◆ Aim of the task ◆
Lines containing the word "object" are to be located and copied.

[Records with modeling code]
::::
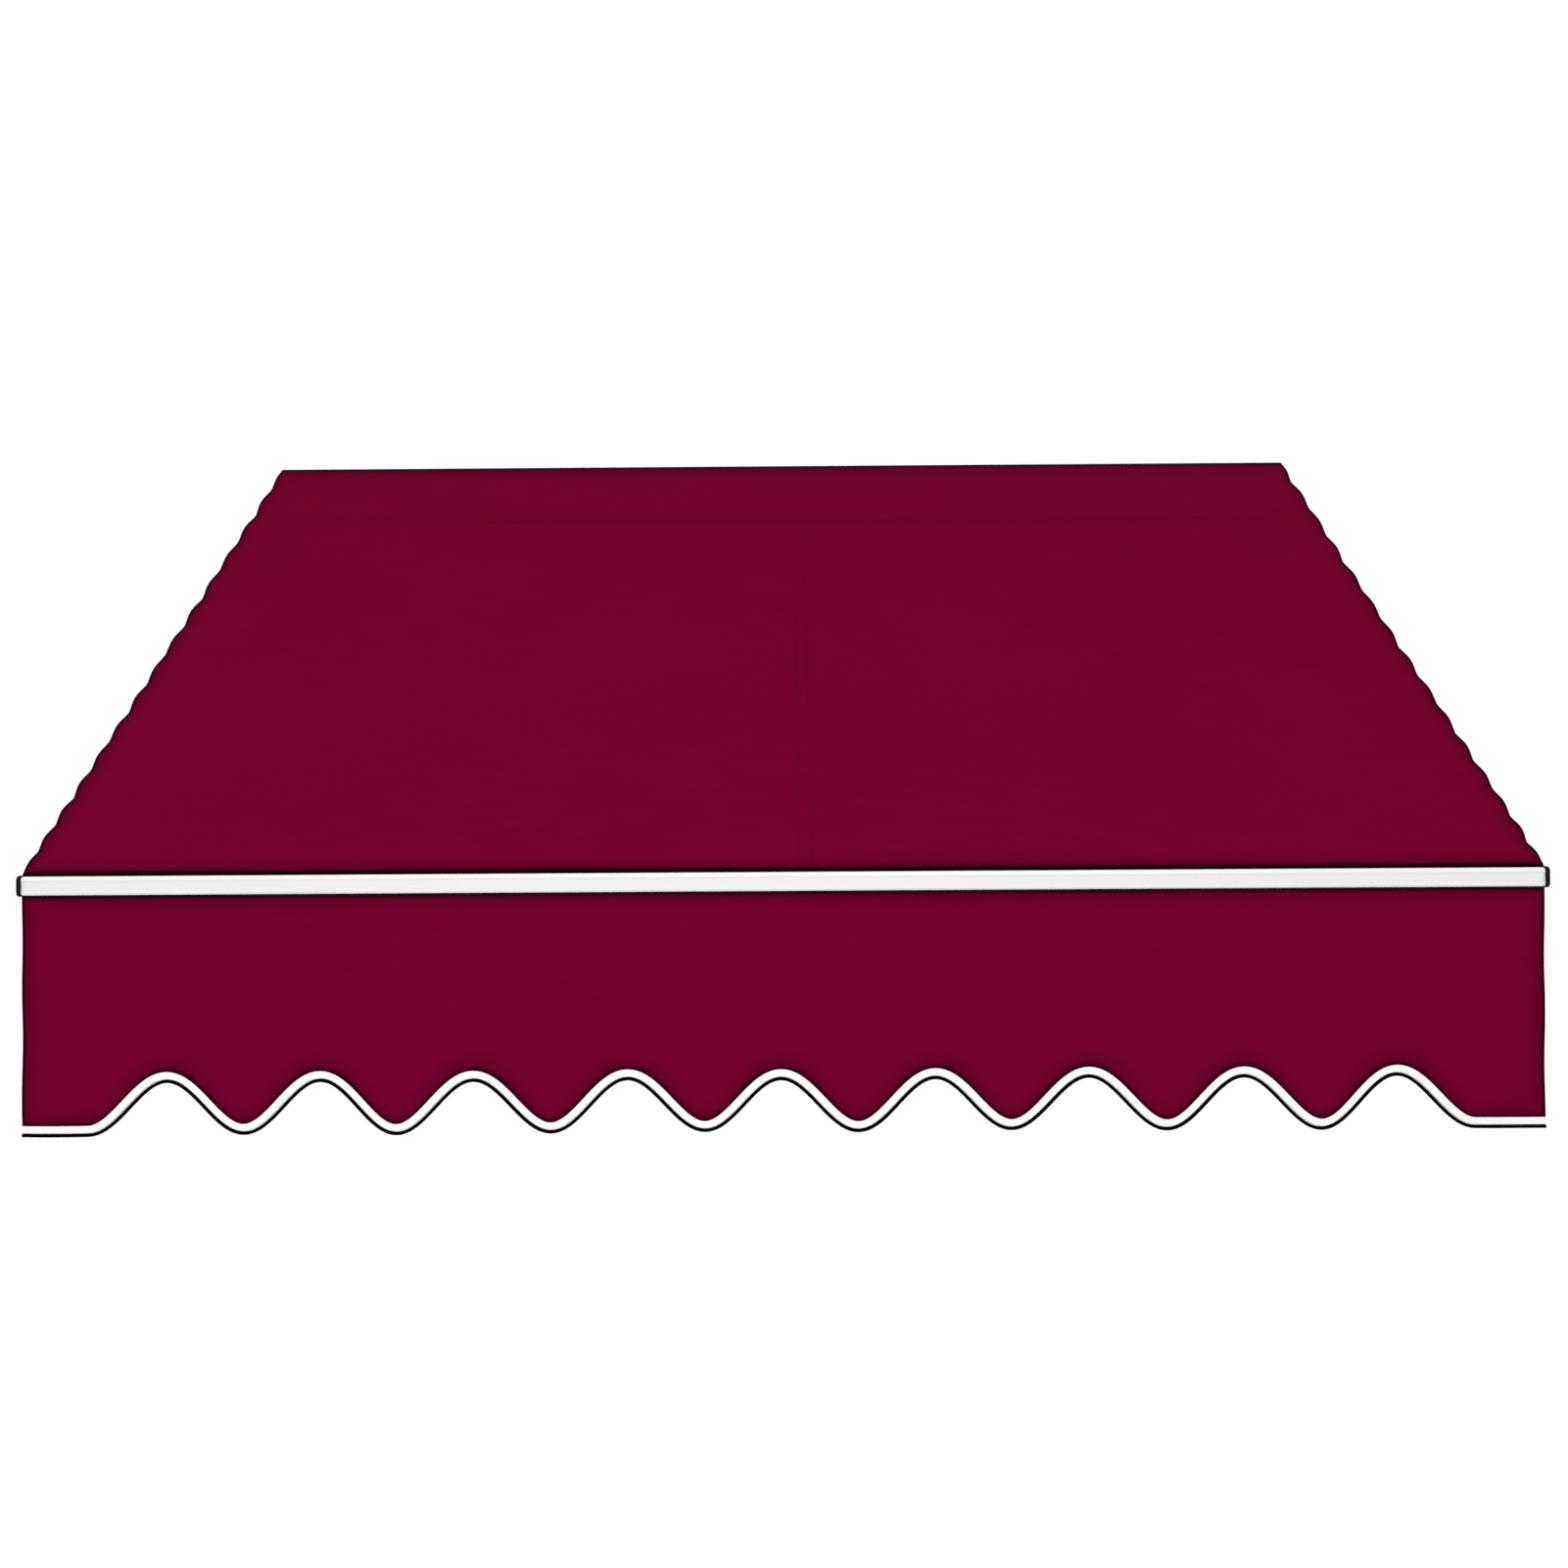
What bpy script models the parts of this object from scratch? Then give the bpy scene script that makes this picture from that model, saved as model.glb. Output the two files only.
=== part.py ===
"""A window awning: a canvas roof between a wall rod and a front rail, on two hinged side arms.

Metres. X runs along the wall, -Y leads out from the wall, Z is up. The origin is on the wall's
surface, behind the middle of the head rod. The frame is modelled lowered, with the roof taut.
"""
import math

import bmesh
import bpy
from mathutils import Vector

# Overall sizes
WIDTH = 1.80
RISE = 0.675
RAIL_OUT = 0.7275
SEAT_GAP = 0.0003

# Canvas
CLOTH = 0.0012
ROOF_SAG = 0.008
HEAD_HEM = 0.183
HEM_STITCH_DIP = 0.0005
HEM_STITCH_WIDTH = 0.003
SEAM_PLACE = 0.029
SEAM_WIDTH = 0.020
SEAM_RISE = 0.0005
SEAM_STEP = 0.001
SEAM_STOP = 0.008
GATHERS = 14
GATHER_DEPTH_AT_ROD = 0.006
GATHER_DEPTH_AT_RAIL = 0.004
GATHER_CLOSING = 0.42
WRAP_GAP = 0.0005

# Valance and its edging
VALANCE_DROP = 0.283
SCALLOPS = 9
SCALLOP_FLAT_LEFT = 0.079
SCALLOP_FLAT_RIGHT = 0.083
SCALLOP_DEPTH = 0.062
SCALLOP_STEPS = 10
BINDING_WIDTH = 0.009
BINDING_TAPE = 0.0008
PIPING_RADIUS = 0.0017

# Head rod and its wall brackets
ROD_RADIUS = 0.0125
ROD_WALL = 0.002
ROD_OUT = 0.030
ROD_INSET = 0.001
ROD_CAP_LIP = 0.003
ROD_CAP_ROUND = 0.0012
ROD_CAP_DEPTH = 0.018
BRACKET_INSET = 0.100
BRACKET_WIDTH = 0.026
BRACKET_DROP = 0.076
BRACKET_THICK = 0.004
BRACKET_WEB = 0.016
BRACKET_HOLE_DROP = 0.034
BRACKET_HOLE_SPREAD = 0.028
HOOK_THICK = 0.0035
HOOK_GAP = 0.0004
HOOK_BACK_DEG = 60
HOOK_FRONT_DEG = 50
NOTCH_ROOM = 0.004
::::
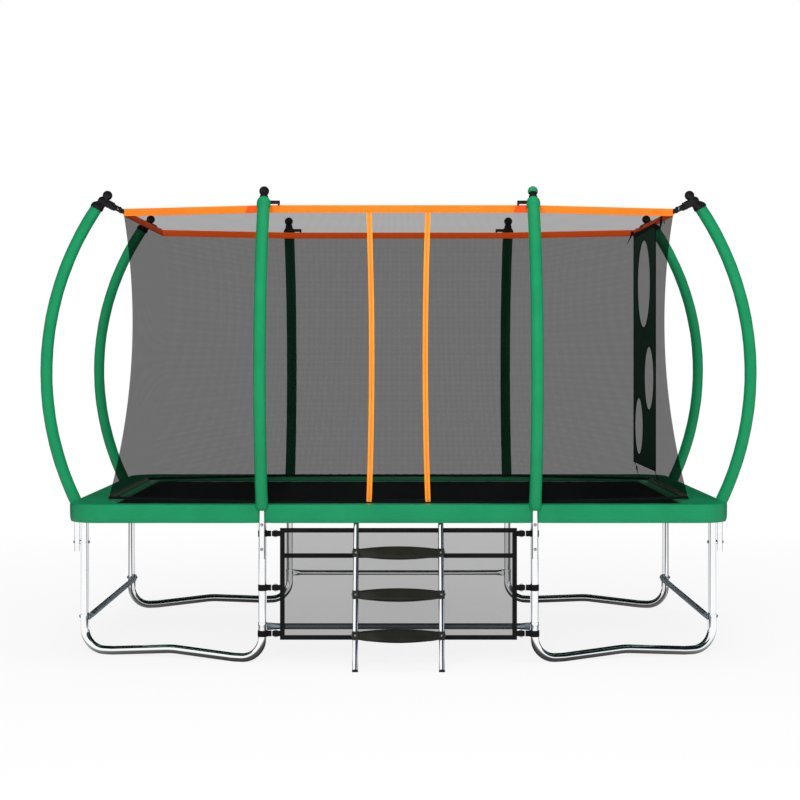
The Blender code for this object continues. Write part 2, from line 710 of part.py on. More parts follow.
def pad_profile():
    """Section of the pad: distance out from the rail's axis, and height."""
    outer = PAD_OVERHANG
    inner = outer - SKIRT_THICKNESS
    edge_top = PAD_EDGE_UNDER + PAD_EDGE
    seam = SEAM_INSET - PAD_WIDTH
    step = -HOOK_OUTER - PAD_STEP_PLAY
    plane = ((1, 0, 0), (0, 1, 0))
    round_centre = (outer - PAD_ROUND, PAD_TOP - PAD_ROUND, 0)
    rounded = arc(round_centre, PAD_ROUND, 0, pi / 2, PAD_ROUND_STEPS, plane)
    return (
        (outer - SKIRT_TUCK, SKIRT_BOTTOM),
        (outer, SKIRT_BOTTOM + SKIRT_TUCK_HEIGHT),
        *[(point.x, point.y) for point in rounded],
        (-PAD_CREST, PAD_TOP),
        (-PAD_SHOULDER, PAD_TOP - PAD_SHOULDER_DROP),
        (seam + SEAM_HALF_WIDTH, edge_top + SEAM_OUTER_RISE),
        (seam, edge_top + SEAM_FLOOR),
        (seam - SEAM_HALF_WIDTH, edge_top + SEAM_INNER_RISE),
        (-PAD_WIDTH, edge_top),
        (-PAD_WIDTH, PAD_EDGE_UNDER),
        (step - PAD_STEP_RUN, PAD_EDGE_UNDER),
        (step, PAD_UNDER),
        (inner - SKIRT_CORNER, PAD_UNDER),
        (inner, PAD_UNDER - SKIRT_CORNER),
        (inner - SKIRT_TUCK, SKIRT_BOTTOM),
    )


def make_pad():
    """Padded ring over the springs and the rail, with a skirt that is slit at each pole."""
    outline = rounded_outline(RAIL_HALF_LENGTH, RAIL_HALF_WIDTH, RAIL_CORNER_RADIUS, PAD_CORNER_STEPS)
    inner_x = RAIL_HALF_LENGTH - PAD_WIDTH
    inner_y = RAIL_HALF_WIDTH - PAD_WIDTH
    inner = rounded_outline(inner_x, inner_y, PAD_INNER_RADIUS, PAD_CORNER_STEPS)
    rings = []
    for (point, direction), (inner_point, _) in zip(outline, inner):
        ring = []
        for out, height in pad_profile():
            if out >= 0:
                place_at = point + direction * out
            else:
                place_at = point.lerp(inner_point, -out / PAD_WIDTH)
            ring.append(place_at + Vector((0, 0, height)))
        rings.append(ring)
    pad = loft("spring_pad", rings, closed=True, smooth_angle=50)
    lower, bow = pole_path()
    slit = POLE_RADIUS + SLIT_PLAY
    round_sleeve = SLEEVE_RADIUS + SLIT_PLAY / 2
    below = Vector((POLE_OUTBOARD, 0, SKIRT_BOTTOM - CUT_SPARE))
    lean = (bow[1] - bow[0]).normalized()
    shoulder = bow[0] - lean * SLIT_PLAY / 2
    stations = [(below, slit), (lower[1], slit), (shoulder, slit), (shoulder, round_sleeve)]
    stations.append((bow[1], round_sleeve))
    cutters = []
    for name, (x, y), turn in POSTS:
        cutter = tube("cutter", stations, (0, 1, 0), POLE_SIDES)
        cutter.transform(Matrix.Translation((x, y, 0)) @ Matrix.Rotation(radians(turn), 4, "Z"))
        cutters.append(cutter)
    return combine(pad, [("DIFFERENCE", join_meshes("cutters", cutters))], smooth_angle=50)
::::
◆ Reply to the exercise ◆
What bpy script models the parts of this object from scratch? Then give the bpy scene script that makes this picture from that model, saved as model.glb. Output the two files only.
The Blender code for this object continues. Write part 2, from line 710 of part.py on. More parts follow.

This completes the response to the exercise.